Dubai International is nearing its capacity of 90 million but the emirate’s second airport, Al Maktoum at Dubai World Central, which launched commercial flights in October 2013, will be the largest airport in the world at 160 million when it is completed sometime next decade.

Griffiths said the region was becoming a global aviation hub for transiting travellers and he “welcomed” additional capacity.

“If you think of airports in the conventional sense, of deriving their traffic from their local market, you could suggest that the amount of airport capacity being developed in this part of the world is very considerable, [and question] ‘what’s going on here?’, because the relationship between population and airport capacity seem to be very much out of kilter,” he said.

“What I would say, though, is that the reality of the situation is that the Middle East is in the absolute perfect location to be the inter-continental hub for the world. There so many cities that can be logically joined through the Middle East.
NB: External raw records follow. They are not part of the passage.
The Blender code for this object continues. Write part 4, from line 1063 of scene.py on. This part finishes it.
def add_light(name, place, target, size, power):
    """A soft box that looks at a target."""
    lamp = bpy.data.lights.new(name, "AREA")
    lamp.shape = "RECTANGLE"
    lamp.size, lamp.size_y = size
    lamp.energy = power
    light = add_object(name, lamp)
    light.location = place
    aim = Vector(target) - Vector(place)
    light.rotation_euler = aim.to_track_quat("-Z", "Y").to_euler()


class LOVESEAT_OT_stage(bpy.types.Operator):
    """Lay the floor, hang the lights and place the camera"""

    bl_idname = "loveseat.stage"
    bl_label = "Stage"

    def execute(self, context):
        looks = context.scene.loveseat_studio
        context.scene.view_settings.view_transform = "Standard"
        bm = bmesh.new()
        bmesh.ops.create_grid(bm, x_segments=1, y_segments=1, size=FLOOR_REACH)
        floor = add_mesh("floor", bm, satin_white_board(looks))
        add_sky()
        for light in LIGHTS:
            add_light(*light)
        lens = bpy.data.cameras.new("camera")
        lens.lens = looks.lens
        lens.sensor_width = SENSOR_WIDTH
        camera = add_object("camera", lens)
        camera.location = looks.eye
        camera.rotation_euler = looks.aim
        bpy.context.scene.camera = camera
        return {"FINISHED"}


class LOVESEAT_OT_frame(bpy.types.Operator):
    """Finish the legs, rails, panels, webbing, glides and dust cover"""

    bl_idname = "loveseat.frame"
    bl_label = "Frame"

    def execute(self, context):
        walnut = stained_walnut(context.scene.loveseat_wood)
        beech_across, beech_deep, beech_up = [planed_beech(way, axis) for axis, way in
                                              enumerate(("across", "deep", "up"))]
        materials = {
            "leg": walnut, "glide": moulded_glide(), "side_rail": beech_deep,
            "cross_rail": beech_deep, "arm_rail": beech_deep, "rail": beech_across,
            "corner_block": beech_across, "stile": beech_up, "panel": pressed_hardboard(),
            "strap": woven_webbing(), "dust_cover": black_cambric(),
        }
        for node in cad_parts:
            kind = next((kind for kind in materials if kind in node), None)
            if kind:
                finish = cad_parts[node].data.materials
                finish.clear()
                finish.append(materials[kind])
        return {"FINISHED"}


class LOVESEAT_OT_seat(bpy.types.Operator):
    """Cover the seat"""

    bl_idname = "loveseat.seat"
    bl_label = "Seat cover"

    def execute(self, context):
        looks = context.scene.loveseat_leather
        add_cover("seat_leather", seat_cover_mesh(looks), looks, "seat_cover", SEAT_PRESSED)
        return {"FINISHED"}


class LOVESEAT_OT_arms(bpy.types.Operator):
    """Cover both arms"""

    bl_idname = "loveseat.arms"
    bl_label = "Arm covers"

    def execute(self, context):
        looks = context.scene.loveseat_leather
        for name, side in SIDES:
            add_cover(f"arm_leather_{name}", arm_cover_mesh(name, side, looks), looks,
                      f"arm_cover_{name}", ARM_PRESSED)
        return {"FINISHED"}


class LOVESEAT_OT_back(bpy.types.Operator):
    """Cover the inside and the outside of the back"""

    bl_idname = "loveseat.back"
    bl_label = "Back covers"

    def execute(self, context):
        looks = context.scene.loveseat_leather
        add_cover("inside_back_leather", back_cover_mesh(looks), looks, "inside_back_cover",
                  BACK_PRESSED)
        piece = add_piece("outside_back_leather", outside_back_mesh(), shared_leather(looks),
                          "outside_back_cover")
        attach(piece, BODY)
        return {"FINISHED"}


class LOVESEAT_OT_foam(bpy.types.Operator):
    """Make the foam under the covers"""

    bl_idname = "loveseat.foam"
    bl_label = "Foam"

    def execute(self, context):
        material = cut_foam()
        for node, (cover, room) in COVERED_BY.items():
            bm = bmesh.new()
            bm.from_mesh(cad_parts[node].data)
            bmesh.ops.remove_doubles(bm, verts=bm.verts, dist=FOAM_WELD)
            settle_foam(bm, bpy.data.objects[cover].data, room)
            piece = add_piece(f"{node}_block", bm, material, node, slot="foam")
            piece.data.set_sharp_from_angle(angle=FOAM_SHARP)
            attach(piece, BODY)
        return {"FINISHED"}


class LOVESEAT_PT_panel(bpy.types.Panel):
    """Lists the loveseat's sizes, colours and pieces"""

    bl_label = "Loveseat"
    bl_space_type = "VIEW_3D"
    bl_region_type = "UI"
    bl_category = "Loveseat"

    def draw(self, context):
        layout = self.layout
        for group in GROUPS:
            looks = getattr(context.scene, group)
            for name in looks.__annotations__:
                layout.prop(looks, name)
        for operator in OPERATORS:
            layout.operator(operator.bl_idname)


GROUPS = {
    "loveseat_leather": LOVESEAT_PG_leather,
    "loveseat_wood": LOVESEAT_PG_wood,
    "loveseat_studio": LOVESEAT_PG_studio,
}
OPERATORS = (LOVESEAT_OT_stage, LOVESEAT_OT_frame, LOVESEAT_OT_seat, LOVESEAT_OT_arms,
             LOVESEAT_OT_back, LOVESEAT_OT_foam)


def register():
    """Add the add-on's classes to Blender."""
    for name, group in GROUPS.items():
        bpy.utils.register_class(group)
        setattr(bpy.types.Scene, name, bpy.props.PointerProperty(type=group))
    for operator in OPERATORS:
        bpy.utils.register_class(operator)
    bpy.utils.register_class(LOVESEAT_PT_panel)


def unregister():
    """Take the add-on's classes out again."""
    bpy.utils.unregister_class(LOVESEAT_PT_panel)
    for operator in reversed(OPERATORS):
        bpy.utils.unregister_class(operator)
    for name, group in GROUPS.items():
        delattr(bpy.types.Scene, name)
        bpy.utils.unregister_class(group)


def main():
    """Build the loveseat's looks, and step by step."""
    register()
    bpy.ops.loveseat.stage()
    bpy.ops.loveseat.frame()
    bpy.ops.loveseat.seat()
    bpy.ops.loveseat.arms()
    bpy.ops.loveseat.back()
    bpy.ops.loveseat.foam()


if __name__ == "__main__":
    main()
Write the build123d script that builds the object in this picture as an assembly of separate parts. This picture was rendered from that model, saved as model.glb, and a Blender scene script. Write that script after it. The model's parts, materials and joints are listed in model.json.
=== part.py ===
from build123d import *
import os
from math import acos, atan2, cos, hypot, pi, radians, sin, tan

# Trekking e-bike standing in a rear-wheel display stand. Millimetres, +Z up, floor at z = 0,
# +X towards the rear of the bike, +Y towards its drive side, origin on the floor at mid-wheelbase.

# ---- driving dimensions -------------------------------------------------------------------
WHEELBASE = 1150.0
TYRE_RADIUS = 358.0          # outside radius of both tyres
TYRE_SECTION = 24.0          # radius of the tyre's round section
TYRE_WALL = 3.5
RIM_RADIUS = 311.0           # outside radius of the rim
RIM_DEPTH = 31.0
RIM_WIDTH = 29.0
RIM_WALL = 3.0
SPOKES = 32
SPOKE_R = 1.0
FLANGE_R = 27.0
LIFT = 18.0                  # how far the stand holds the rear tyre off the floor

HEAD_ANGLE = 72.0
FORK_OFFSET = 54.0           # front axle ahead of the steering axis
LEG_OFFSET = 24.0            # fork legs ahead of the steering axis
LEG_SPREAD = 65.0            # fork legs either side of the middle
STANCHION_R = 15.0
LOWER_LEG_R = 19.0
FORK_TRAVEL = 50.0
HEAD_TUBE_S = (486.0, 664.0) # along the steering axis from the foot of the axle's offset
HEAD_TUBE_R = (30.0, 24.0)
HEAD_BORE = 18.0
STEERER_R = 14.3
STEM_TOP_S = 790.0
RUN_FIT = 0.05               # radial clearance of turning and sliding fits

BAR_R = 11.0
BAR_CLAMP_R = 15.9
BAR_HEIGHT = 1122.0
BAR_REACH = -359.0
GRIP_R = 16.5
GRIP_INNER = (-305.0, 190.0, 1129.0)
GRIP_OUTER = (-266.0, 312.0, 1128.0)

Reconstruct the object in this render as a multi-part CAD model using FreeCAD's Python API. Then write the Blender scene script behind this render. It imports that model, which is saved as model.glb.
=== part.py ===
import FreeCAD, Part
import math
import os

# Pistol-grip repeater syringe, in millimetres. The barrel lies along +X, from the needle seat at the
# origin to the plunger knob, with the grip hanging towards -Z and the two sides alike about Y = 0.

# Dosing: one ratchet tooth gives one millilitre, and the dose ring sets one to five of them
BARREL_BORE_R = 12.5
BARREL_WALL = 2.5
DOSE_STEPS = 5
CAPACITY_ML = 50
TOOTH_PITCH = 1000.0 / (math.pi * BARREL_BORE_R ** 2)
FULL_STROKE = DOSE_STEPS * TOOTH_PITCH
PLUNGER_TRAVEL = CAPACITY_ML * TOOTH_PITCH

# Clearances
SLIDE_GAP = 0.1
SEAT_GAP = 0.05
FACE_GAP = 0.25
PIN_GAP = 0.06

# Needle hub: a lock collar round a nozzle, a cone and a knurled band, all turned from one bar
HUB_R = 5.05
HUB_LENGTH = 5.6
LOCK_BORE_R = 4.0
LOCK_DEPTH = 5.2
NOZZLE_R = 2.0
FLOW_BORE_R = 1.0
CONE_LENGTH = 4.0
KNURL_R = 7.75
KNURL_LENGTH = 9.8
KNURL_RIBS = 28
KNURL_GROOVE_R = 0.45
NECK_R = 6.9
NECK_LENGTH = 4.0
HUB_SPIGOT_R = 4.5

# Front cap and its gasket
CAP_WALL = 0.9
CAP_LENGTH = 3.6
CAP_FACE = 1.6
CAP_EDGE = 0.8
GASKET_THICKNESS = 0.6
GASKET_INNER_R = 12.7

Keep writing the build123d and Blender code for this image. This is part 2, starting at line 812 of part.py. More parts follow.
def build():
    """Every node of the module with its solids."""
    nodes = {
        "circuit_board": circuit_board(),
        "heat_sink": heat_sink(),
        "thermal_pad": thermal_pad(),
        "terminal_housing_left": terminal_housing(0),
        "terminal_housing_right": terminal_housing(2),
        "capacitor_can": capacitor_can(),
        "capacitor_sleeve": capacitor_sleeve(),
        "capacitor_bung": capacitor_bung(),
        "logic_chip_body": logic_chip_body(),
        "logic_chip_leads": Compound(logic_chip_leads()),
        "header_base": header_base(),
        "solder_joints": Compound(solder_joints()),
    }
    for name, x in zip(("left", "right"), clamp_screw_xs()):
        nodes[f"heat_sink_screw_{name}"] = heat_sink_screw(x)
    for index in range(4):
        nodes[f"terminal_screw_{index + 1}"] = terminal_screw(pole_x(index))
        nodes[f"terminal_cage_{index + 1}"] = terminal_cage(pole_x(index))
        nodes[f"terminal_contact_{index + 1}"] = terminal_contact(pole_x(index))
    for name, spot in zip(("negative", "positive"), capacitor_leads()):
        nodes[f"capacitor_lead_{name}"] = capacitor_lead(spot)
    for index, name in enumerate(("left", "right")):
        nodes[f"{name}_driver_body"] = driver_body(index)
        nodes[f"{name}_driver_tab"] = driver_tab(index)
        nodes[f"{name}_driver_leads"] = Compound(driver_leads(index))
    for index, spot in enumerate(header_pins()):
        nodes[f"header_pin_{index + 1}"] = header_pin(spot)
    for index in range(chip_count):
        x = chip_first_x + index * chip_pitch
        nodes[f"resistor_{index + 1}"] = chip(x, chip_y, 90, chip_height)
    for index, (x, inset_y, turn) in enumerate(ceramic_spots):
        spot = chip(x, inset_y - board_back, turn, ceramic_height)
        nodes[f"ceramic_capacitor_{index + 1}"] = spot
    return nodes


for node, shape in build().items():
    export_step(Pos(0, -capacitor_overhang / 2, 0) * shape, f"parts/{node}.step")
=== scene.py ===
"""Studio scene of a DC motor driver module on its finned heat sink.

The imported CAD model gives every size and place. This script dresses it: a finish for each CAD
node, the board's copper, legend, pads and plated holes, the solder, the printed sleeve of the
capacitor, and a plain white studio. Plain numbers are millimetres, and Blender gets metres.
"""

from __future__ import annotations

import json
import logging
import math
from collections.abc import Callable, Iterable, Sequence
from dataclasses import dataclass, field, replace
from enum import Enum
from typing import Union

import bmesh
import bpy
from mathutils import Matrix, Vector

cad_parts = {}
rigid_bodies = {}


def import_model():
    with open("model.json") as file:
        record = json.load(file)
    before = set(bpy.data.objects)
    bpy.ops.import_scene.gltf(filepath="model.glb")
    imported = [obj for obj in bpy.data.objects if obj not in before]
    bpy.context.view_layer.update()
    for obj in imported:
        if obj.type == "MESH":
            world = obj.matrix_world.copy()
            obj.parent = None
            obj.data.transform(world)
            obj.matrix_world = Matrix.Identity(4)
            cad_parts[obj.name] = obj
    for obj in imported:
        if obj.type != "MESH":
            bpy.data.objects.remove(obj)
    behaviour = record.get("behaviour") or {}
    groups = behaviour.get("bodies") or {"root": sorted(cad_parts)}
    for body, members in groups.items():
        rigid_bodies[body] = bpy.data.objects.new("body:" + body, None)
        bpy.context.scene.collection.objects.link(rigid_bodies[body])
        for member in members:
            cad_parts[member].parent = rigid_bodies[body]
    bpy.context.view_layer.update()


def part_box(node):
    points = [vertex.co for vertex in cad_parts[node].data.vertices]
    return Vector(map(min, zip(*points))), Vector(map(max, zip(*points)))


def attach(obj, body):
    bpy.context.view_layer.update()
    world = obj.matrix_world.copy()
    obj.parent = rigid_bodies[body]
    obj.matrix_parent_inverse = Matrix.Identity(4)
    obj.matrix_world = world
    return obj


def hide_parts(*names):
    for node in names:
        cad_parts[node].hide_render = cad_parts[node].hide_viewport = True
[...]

“What we’re doing for 40 percent of our traffic is opening up Dubai and those markets for new travellers. For 60 percent of the travelling public on services to and from Dubai we’re providing convenient connections between two points that don’t [that don’t have direct connections].

“For that you need such a tiny shift of market share in those markets, [so] I’m not worried about competition from any other airport; in fact I think it all serves to enhance the global standing of the Middle East as an inter-continental hub, so I welcome it.”

Dubai International is the fastest growing airport in the world and was the busiest during the first quarter of 2014, overtaking London’s Heathrow for the first time.